[Fig. 18(5), Fig. (22(5)] Crooked River is a 500-acre state park that is popular for saltwater fishing, boating, and camping. Fishermen try their luck for speckled trout, channel bass, sheepshead, drum, and striped bass in the Crooked River, or navigate 8 miles downstream to the Cumberland Sound. The less ambitious can fish, crab, or shrimp from the dock. Naturalists looking for a place to relax before riding the ferry to Cumberland Island may want to consider this well-equipped state park, that features 60 tent, trailer, and RV sites, 11 cottages, along with a swimming pool, miniature golf, playground, and nature trail for antsy youngsters. Hikers can explore the roughly 2-miles of nature trails, which wind through a mix of natural communities including pine-palmetto, live-oak hammock, and marsh that support a variety of wildlife. Birding is good here, and the park is on the Colonial Coast Birding Trail. Picnic sites offer a refreshing panorama of the marsh and river, where wildlife is observed performing their prehistoric roles in the rich estuarine zone. Motionless blue herons stalk marine life in shallower waters, and bottlenosed dolphins hunt the deeper currents for menhaden. A historic site located on the approach to the park boasts the oldest industrial ruins in the state.

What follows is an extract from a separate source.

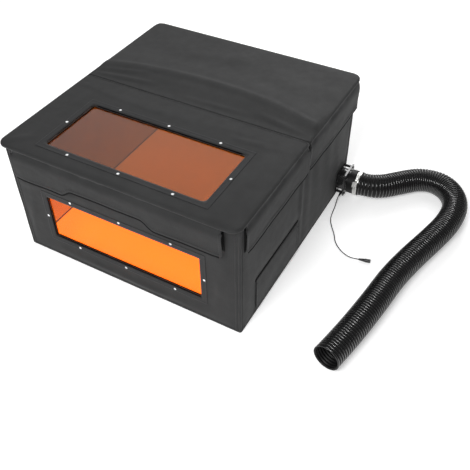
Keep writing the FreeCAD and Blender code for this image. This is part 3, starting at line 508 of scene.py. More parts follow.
def soften_corner(a, b, hole, radius):
    """Moves a point on a hole's edge near its corner onto a round corner."""
    low_a, low_b, high_a, high_b = hole
    corner_a = low_a if a - low_a < high_a - a else high_a
    corner_b = low_b if b - low_b < high_b - b else high_b
    from_a = abs(a - corner_a)
    from_b = abs(b - corner_b)
    if max(from_a, from_b) >= radius or min(from_a, from_b) > 1e-6:
        return a, b
    angle = (1 - max(from_a, from_b) / radius) * math.pi / 4
    far = radius - radius * math.sin(angle)
    near = radius - radius * math.cos(angle)
    move_a, move_b = (far, near) if from_b < 1e-6 else (near, far)
    inward_a = 1 if corner_a == low_a else -1
    inward_b = 1 if corner_b == low_b else -1
    return corner_a + inward_a * move_a, corner_b + inward_b * move_b


def on_hole(a, b, hole):
    """True for a point on a hole's edge."""
    low_a, low_b, high_a, high_b = hole
    inside = low_a - 1e-7 <= a <= high_a + 1e-7 and low_b - 1e-7 <= b <= high_b + 1e-7
    edge = min(abs(a - low_a), abs(a - high_a), abs(b - low_b), abs(b - high_b)) < 1e-7
    return inside and edge


def cloth(name, across, up, surface, holes=(), hole_radius=0.0, shape=None):
    """A grid of cloth. surface turns (a, b) into a point; shape may move (a, b) first."""
    points = []
    for b in up:
        for a in across:
            spot = (a, b)
            for hole in holes:
                if hole_radius and on_hole(a, b, hole):
                    spot = soften_corner(a, b, hole, hole_radius)
            if shape is not None:
                spot = shape(*spot)
            points.append(surface(*spot))
    wide = len(across)
    faces = []
    for row, (low, high) in enumerate(zip(up, up[1:])):
        for column, (left, right) in enumerate(zip(across, across[1:])):
            middle = ((left + right) / 2, (low + high) / 2)
            if not any(hole[0] < middle[0] < hole[2] and hole[1] < middle[1] < hole[3] for hole in holes):
                first = row * wide + column
                faces.append((first, first + 1, first + wide + 1, first + wide))
    used = sorted({index for face in faces for index in face})
    renumber = {old: new for new, old in enumerate(used)}
    return mesh_object(name, [points[old] for old in used],
                       [tuple(renumber[index] for index in face) for face in faces])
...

Two nature trails begin as one near cottage 11, then split into two loops, each with its own distinct natural environment. A spur trail off one trail leads into marsh. Both coastal and woodland species of birds may be observed on the trails. From the trailhead, hikers walk through a mixed oak community with palmetto, bracken ferns, and wax myrtle. A sign pointing to the left marks the Sempervirens Trail, which leads into a mature live oak maritime forest, with Spanish moss, palmetto, wax myrtle, and muscadine. (Sempervirens is Latin for "everliving.") Large magnolias are evident, as well as occasional hickory, sweet gum, and pine. During summer, painted buntings and Eastern blue birds are seen in this subtropical broadleaf forest.
A spur off this loop leads to the Spartina coastal marsh, where marsh and wading birds such as clapper rails, blue herons, and great egrets may be observed on the ground, and gulls, terns, and osprey are spotted in the air. Deer, squirrels, and armadillos are the most common mammals, but quiet observers may spot a feral hog, bobcat, or fox.

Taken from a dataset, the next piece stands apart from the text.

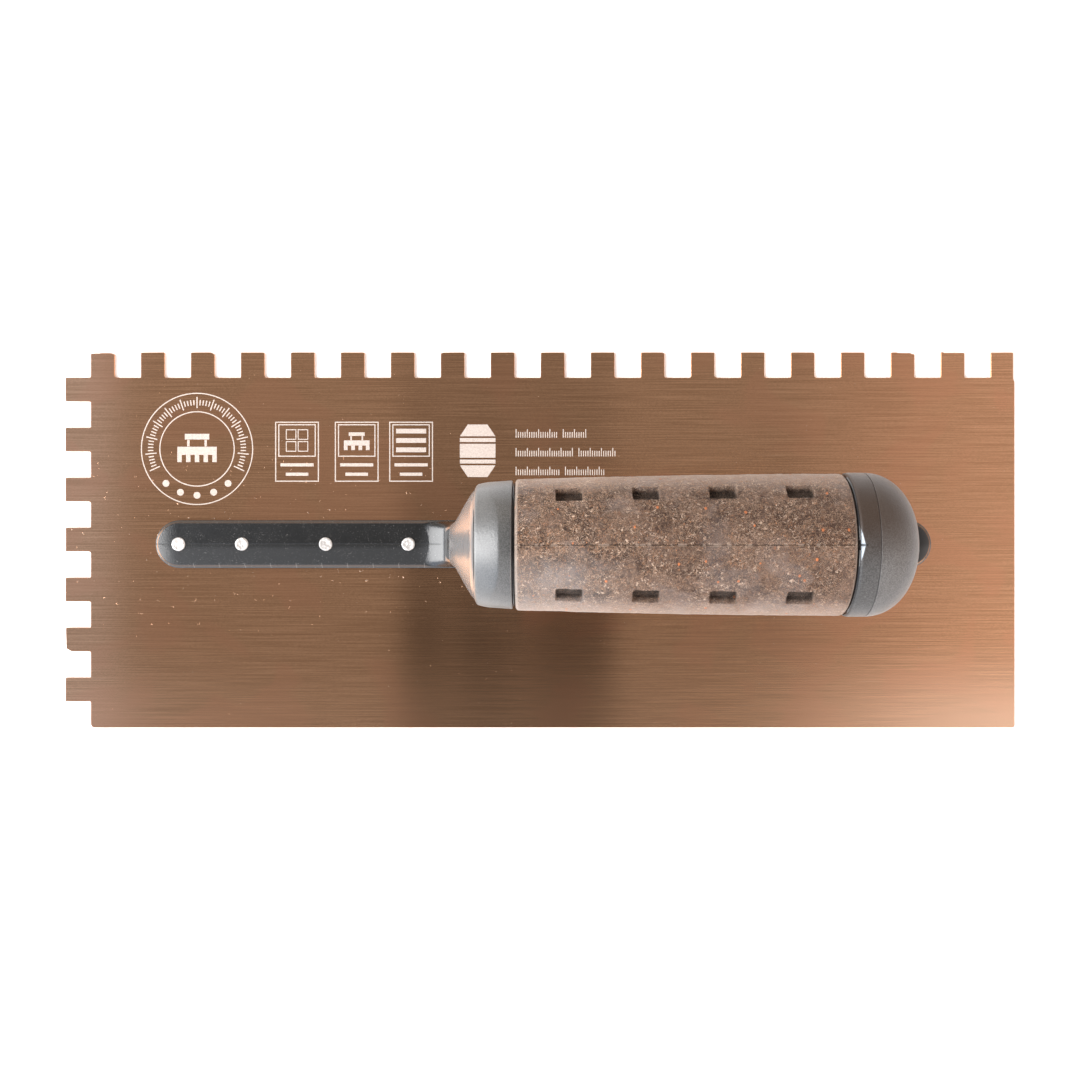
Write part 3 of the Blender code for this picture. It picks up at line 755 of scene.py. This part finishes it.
def scale_mark(bm, left, y, groups):
    """Groups of upright graduations, like those of a rule, every fifth one taller."""
    step = 0.72 * MM
    for group in groups:
        for i in range(group):
            tall = 2.7 if i % 5 == 0 else 1.8
            bar_mark(bm, left, y + tall * MM / 2, 0.3 * MM, tall * MM)
            left += step
        left += 1.4 * MM


def graduated_ring(bm, x, y):
    """Two rings with graduations between them over the top, and dots along the bottom."""
    outer, inner = 17.8 * MM, 11.9 * MM
    ring_mark(bm, x, y, outer)
    ring_mark(bm, x, y, inner)
    reach = (outer + inner) / 2
    ticks = 61
    for i in range(ticks):
        turn = math.radians(-25 + 230 * i / (ticks - 1))
        length = (3.6 if i % 5 == 0 else 1.7) * MM
        bar_mark(bm, *polar(x, y, reach, turn), length, 0.36 * MM, turn)
    for i in range(5):
        dot_mark(bm, *polar(x, y, reach, math.radians(-132 + 21 * i)), 1.1 * MM)


def boxed_sign(bm, x, y, number):
    """A box with a picture in its own frame, over two rows of short bars."""
    width, height = 14.0 * MM, 19.2 * MM
    frame_mark(bm, x, y, width, height)
    picture_y = y + 3.6 * MM
    frame_mark(bm, x, picture_y, width - 2.0 * MM, 10.4 * MM)
    if number == 0:
        tile_mark(bm, x, picture_y, 7.6 * MM)
    elif number == 1:
        notch_mark(bm, x, picture_y - 0.8 * MM, 8.2 * MM, 5.4 * MM)
    else:
        for i in range(3):
            bar_mark(bm, x, picture_y + (i - 1) * 3.0 * MM, 9.6 * MM, 1.5 * MM)
    bar_mark(bm, x, y - 4.2 * MM, 10.6 * MM, 1.0 * MM)
    bar_mark(bm, x, y - 7.2 * MM, 7.2 * MM, 1.0 * MM)


def make_marks(material):
    bm = bmesh.new()
    front, row = BLADE_LOW.x, BLADE_HIGH.y - 30.9 * MM
    emblem = front + 42.1 * MM
    graduated_ring(bm, emblem, row)
    notch_mark(bm, emblem, row - 0.6 * MM, 12.6 * MM, 8.6 * MM, teeth=5)
    for number, along in enumerate((74.1, 93.2, 110.6)):
        boxed_sign(bm, front + along * MM, row - 0.9 * MM, number)
    slab_mark(bm, front + 131.9 * MM, row - 0.6 * MM, 5.7 * MM, 8.4 * MM, (-0.52, -0.30, 0.30, 0.52))
    left = front + 144.2 * MM
    for below, groups in ((0.0, (19, 11)), (6.0, (26, 17)), (12.0, (20, 18))):
        scale_mark(bm, left, row + 3.6 * MM - below * MM, groups)
    finish_piece("etched_marks", bm, material, [], 30)


# ---- Studs and frame ----

# A stud head's section, as (height above the bar's top in millimetres, share of the head's radius).
HEAD_SECTION = (
    (-0.7, 0.98), (0.08, 1.0), (0.24, 0.99), (0.38, 0.93), (0.45, 0.82), (0.46, 0.68), (0.38, 0.6),
    (0.42, 0.35), (0.46, 0.0),
)


def make_stud(node, material, rng):
    """A peened stud: a spread, slightly lopsided head with a dished top, over a shank and a welded foot."""
    low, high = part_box(node)
    x, y = (low.x + high.x) / 2, (low.y + high.y) / 2
    foot, face = low.z, BAR_TOP
    head, shank, weld = 2.12 * MM, 1.8 * MM, 3.15 * MM
    profile = [
        (foot, 0.0), (foot, weld), (foot + 0.7 * MM, weld), (foot + 0.8 * MM, weld - 0.1 * MM),
        (foot + 0.8 * MM, shank), (face + HEAD_SECTION[0][0] * MM, shank),
    ]
    profile += [(face + up * MM, head * share) for up, share in HEAD_SECTION]
    bm = lathe(profile, 48, centre=(x, y))
    seed = Vector((rng.uniform(0, 50), rng.uniform(0, 50), 0.0))
    lean = Vector((rng.uniform(-0.06, 0.06), rng.uniform(-0.06, 0.06)))
    for vert in bm.verts:
        if vert.co.z < face - 0.1 * MM:
            continue
        spread = noise.noise((vert.co - Vector((x, y, 0.0))).normalized() * 1.6 + seed)
        vert.co.x = x + (vert.co.x - x) * (1 + 0.10 * spread)
        vert.co.y = y + (vert.co.y - y) * (1 + 0.10 * spread)
        vert.co.z += (vert.co.x - x) * lean.x + (vert.co.y - y) * lean.y
        vert.co.z += 0.07 * MM * noise.noise(vert.co * 900 + seed)
    finish_piece(node.replace("stud", "peened_stud"), bm, material, [node], 50)


BAR_CROWN = 0.5 * MM  # how far the middle of the bar's top stands above the inside of its bevel

# The bar's section, as (distance in from the side, height against the bevel's inside), in millimetres.
BAR_SECTION = (
    (0.0, -1.5), (0.07, -1.3), (0.22, -1.18), (0.40, -1.12), (0.50, -1.02), (0.58, -0.88), (0.98, -0.16),
    (1.12, -0.04), (1.35, 0.0),
)


def stadium(front, rear, half_width, z, around=20, along=40):
    """A round-ended loop about the bar's middle line."""
    points = []
    for centre, other, start in ((rear, front, -90), (front, rear, 90)):
        side = half_width if start < 0 else -half_width
        for i in range(around + 1):
            angle = math.radians(start + 180 * i / around)
            points.append((*polar(centre, AXIS_Y, half_width, angle), z))
        for i in range(1, along):
            points.append((centre + (other - centre) * i / along, AXIS_Y + side, z))
    return points


def make_bar():
    """The mounting bar: upright sides, a stepped bevel and a gently crowned top."""
    shoulder = BAR_TOP - BAR_CROWN
    front, rear = FRAME_LOW.x + BAR_HALF_WIDTH, FRAME_HIGH.x - BAR_HALF_WIDTH
    sections = [(0.25 * MM, FRAME_LOW.z), (0.0, FRAME_LOW.z + 0.25 * MM)]
    sections += [(inset * MM, shoulder + height * MM) for inset, height in BAR_SECTION]
    flat = BAR_SECTION[-1][0] * MM
    steps = 12
    for i in range(1, steps + 1):
        share = i / steps
        inset = flat + (BAR_HALF_WIDTH - flat - 0.05 * MM) * share
        sections.append((inset, shoulder + BAR_CROWN * (1 - (1 - share) ** 2)))
    bm = bmesh.new()
    loft(bm, [stadium(front, rear, BAR_HALF_WIDTH - inset, z) for inset, z in sections])
    return bm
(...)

The second nature trail, the Palmetto Trail, loops off the first and winds back to the trailhead, exposing hikers to a second type of coastal forest comprising southern pine and palmetto. Longleaf pine forests once covered the Coastal Plain of the southeastern U.S., but logging and fire suppression removed this predominant, fire-dependent ecosystem, which today is found only in a few relictual patches. This part of the park is not a pure example of that natural environment. Longleaf and slash pine are the dominant trees, and palmetto grows profusely in the understory. Fox squirrels, which prefer longleaf pine forests, are seen in this area, as well as threatened gopher tortoises that dig burrows in the sandy soil. If you hear a loud rustling sound in the palmetto thickets, it's probably an armadillo, an animal that has expanded its range into Georgia from Florida. White-tailed deer are also very common.
Located approximately 3 miles from the gate of the park on Spur 40 are the John H. McIntosh Tabby Sugar Works ruins. John Houstoun McIntosh, born in 1773 in McIntosh County, was greatly influenced by agrarian genius Thomas Spalding of Sapelo Island, and he established two plantations in Camden County to grow sugar cane, the most famous being New Canaan. He built the mill in 1825, and it was called the first horizontal sugar mill worked by cattle. After his death, the plantation was sold to Colonel Hallowes, who changed the plantation's name to Bollingbrook. He continued sugar production, and also used the mill as a starch factory during the Civil War.